Look at the words of this hymn Ryan Belongie sang from the sanctuary this summer, for example: the triune God is, to Hildegard, one who is “encircling, circled, enclosing all,” the divine, a tri-folding verb, ever-active. I hear in those verbs God as a protector forming a ring or shield or barrier around us, God as a warmth encompassing our whole life, as near as heartbeat, as deep as oceanic mystery, as warm as fragrant summer night, or even God as a sphere of influence, who turns our world around, even as we think we alone are the ones around which this world revolves. God as the one who is there when you go around in circles, who is there when you circle the wagons, who is there when it feels as if this or that is circling the drain, who is there when it all inevitably comes full circle.

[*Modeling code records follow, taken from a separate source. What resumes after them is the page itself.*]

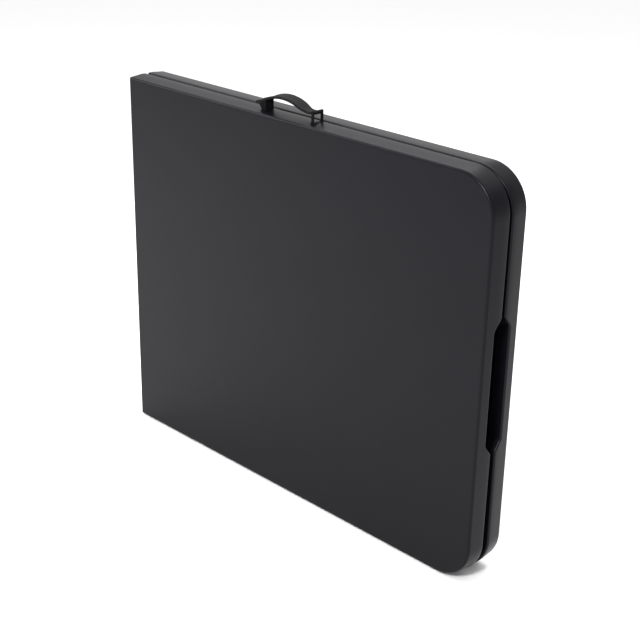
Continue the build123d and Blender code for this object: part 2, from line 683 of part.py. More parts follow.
# Wedge: leans out under the strap's fixed end
with BuildPart() as handle_wedge:
    with BuildSketch(leaf_plane(STRAP_DEPTH)):
        with BuildLine():
            Polyline(
                (WEDGE_BASE_X[0], SEAT_Z),
                (WEDGE_BASE_X[1], SEAT_Z),
                WEDGE_TOP_RIGHT,
                WEDGE_TOP_LEFT,
                (WEDGE_BASE_X[0], SEAT_Z + MOUNT_BASE),
                close=True,
            )
        make_face()
    extrude(amount=WEDGE_WIDTH / 2, both=True)
    extrude(strap_profile(MOUNT_CLEARANCE), amount=MOUNT_WIDTH / 2, both=True, mode=Mode.SUBTRACT)
    wedge_length = WEDGE_BASE_X[1] - WEDGE_BASE_X[0]
    with Locations((sum(WEDGE_BASE_X) / 2, STRAP_Y, SEAT_Z)):
        Box(wedge_length, MOUNT_WIDTH, MOUNT_BASE, align=(Align.CENTER, Align.CENTER, Align.MIN))
    add(handle_screw_hole(RUNNING), mode=Mode.SUBTRACT)
publish(handle_wedge, "handle_wedge")

# Staple: a base, two posts and the bar through the strap's eye
with BuildPart() as handle_staple:
    with Locations((sum(STAPLE_BASE_X) / 2, STRAP_Y, SEAT_Z)):
        Box(
            STAPLE_BASE_X[1] - STAPLE_BASE_X[0], MOUNT_WIDTH, MOUNT_BASE,
            align=(Align.CENTER, Align.CENTER, Align.MIN),
        )
    for post in SIDES:
        with Locations((sum(STAPLE_POST_X) / 2, STRAP_Y + post * (MOUNT_WIDTH - STAPLE_POST) / 2, SEAT_Z)):
            Box(
                STAPLE_POST_X[1] - STAPLE_POST_X[0], STAPLE_POST, STAPLE_TOP_Z - SEAT_Z,
                align=(Align.CENTER, Align.CENTER, Align.MIN),
            )
    with Locations(Location((STRAP_EYE[0], STRAP_Y, STRAP_EYE[1]), (90, 0, 0))):
        Cylinder(EYE_BAR_RADIUS, MOUNT_WIDTH)
publish(handle_staple, "handle_staple")
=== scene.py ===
import json
import math

import bmesh
import bpy
from mathutils import Matrix, Quaternion, Vector


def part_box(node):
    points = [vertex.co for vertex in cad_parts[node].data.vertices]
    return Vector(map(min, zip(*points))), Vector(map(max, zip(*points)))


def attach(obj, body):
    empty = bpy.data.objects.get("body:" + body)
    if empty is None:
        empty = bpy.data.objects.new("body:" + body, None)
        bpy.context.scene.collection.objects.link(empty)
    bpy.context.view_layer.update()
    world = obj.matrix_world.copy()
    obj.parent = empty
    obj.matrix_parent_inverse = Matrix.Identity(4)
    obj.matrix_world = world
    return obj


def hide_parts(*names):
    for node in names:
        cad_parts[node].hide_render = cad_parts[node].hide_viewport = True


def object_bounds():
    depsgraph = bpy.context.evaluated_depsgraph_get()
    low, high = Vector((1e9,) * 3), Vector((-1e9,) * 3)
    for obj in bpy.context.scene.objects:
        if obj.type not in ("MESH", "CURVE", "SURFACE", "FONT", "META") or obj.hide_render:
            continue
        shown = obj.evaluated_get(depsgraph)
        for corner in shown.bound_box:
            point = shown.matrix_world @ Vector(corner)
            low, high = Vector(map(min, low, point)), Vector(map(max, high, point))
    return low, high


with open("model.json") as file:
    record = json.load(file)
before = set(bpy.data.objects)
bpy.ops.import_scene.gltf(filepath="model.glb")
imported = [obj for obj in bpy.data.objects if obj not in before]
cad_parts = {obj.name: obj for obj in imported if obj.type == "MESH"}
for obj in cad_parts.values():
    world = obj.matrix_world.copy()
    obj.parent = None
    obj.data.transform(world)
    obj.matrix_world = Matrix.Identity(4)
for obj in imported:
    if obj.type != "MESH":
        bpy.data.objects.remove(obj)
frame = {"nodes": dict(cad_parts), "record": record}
cad_low, cad_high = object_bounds()

# All sizes are in metres, in the frame's own axes: X from the centre hinge to the outer end,
# Y through the thickness (front leaf at y < 0) and Z up.
MM = 0.001

# ---------------------------------------------------------------- leaf sizes
panel_low, panel_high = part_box("front_panel")
LEAF_EDGE_X = panel_low[0]
OUTER_X = panel_high[0]
BASE_Z = panel_low[2]
RIM_Z = panel_high[2]
MID_Z = (BASE_Z + RIM_Z) / 2
LAND_DEPTH = -panel_high[1]
TOP_DEPTH = -panel_low[1]
FLOOR_DEPTH = LAND_DEPTH + 25.5 * MM
DRAFT_DEPTH = LAND_DEPTH + 12 * MM
DRAFT = math.radians(5.5)
CORNER_RADIUS = 75 * MM
TOP_RADIUS = 5 * MM
LIP_RADIUS = 3.5 * MM
HINGE_TOP_RADIUS = 2 * MM
HINGE_LIP_RADIUS = 0.5 * MM
RIM_WIDTH = 26 * MM
HINGE_RIM_WIDTH = 46 * MM
RECESS_HINGE_RADIUS = 12 * MM
INNER_EDGE_RADIUS = 2 * MM
FLOOR_RADIUS = 3 * MM

NOTCH_CENTRE_Z = 376 * MM
NOTCH_MOUTH_HALF = 128 * MM
NOTCH_FLOOR_HALF = 104 * MM
NOTCH_DEPTH = 17.5 * MM
NOTCH_EASE = 3 * MM

# The gap between the leaves opens to the lower outer corner and nearly closes at the upper one
GAP_BOW = 4.5 * MM
BOW_START_X = -100 * MM
GAP_PINCH = 1.9 * MM
PINCH_INSET = 35 * MM
PINCH_REACH = 72 * MM

# How finely the leaf's mesh is divided
SIDE_STEPS = 26
CORNER_STEPS = 28
NOTCH_STEP = 2.2 * MM
HINGE_STEPS = 14
ARC_STEPS = 8
HALF_ARC_STEPS = 5
INNER_ARC_STEPS = 3
WALL_SHARES = (0.3, 0.65, 1.0)
KINK_CLEARANCE = 0.3 * MM
NEAR_HINGE_STEP = 7 * MM
HINGE_CORNER_NEAR = 14 * MM
HINGE_CORNER_FAR = 34 * MM
HINGE_STRAIGHT_START = 40 * MM

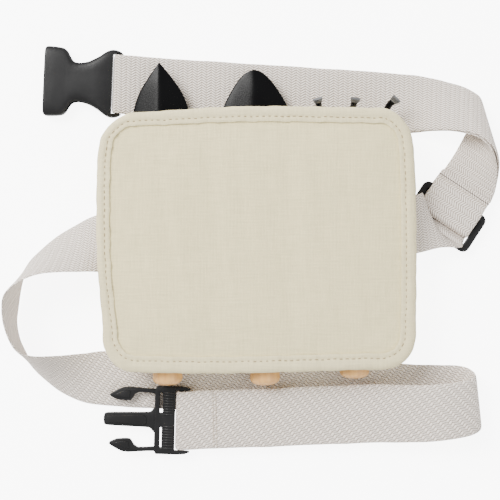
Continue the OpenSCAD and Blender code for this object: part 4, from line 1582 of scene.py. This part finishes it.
@dataclass
class HandTool:
    """A wooden handle, a ferrule and a steel head, drawn along Z from the handle's end."""

    head: Head
    at: tuple[float, float]
    lean: float
    head_z: float
    tool_z: float = 14.0
    handle_r: float = 9.4
    handle_l: float = 92.0
    shank_r: float = 2.5
    ferrule_r: float = 6.2
    ferrule_l: float = 16.0
    sides: int = 64

    @property
    def name(self) -> str:
        """The tool's name, which is its body's as well."""
        return self.head.value

    @property
    def ferrule_z(self) -> float:
        """Where the ferrule starts on the handle."""
        return self.handle_l - 10

    def lying(self, points: np.ndarray) -> np.ndarray:
        """Lays points drawn along Z down where the tool is in the pouch. Their -Y is up."""
        flat = np.column_stack([points[:, 0], points[:, 2], -points[:, 1]])
        return Spot((*self.at, self.tool_z), self.lean).place(flat)

    def _handle(self) -> bpy.types.Object:
        """Turns the handle, with a rounded end and a slim waist."""
        r = self.handle_r
        bun = np.linspace(0, math.pi / 2, 12)
        end = [[r * 1.03 * math.sin(a) ** 0.7, 4.9 - 4.9 * max(math.cos(a), 0.0) ** 0.9] for a in bun]
        grip = smooth_path(np.array([
            [r * 1.03, 4.9], [r * 1.03, 6.4], [r * 1.02, 8.4], [r - 0.15, 12.0], [r - 0.7, 20.0],
            [r - 1.4, 32.0], [r - 1.6, 44.0], [r - 1.0, 60.0], [r - 1.4, 72.0],
            [self.ferrule_r + 0.6, self.ferrule_z - 0.6]]), 5)
        neck = [[self.ferrule_r + 0.2, self.ferrule_z - 0.1], [self.ferrule_r - 0.9, self.ferrule_z],
                [self.ferrule_r - 0.9, self.handle_l], [0.01, self.handle_l]]
        profile = np.array([[0.01, 0.0], *end[1:], *grip[1:], *neck])
        return moved(loft(f"{self.name}_wood", lathe(profile, self.sides)), self.lying)

    def _ferrule(self) -> bpy.types.Object:
        """Turns the ferrule, with a rolled rim and a rounded shoulder."""
        r, z, top = self.ferrule_r, self.ferrule_z, self.ferrule_z + self.ferrule_l
        profile = np.array([
            [r - 0.7, z], [r - 0.1, z - 0.15], [r + 0.35, z + 0.3], [r + 0.35, z + 1.0], [r, z + 1.4],
            [r, z + 6.0], [r - 0.25, z + 6.4], [r - 0.25, z + 7.0], [r, z + 7.4], [r, top - 3.2],
            [r - 0.5, top - 1.5], [r - 1.6, top - 0.4], [r - 2.8, top], [self.shank_r + 0.05, top],
            [self.shank_r + 0.05, top - 1.0], [r - 0.75, top - 3.6]])
        turn = np.linspace(0, 2 * math.pi, self.sides, endpoint=False)
        rings = np.array([
            np.column_stack([profile[:, 0] * math.cos(a), profile[:, 0] * math.sin(a), profile[:, 1]])
            for a in turn
        ])
        return moved(ring_wall(f"{self.name}_collar", rings), self.lying)

    def _neck(self, low: float, high: float) -> bpy.types.Object:
        """Makes the swelling where the head is forged on to the shank."""
        r = self.shank_r
        profile = smooth_path(np.array([
            [r + 0.1, low], [r + 0.9, low + 1.2], [r + 1.1, low + 4.0], [r + 0.9, (low + high) / 2],
            [r + 0.1, high - 2.5], [r - 0.9, high]]), 4)
        closed = np.array([[0.01, low], *profile, [0.01, high]])
        return loft("neck", lathe(closed, 32))

    def build(self) -> list[bpy.types.Object]:
        """Makes the tool and dresses it."""
        wood = WOOD.dress(self._handle())
        fit(wood, self.name, "handle_wood", f"{self.name}_handle")
        collar = STEEL.dress(self._ferrule())
        fit(collar, self.name, "ferrule_steel", f"{self.name}_ferrule")
        head = PAINT.dress(moved(self.make_head(), self.lying))
        part = "tines" if self.head is Head.TINED else "blade"
        fit(head, self.name, "black_paint", f"{self.name}_{part}")
        PAINT.dress(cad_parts[f"{self.name}_shank"])
        return [wood, collar, head]

    def make_head(self) -> bpy.types.Object:
        """Makes the steel head before it is laid down."""
        raise NotImplementedError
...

All that from one opening phrase from Hildegard’s poetic interpretation of the trinity, her orthodoxy unfolding toward a renewed and wide entryway into the presence of God. Her language opens us up to reimagining God, while remaining entirely knit within the Christian theological traditions we hold dear.
Blessing
O strength of wisdom
Who, encircling, circled,
Enclosing all,
In one life-giving path,
Three wings you have;
One soars to the heights,
One distils its essence upon the earth,
And the third is everywhere.
Praise to you, as it is fitting, O Wisdom.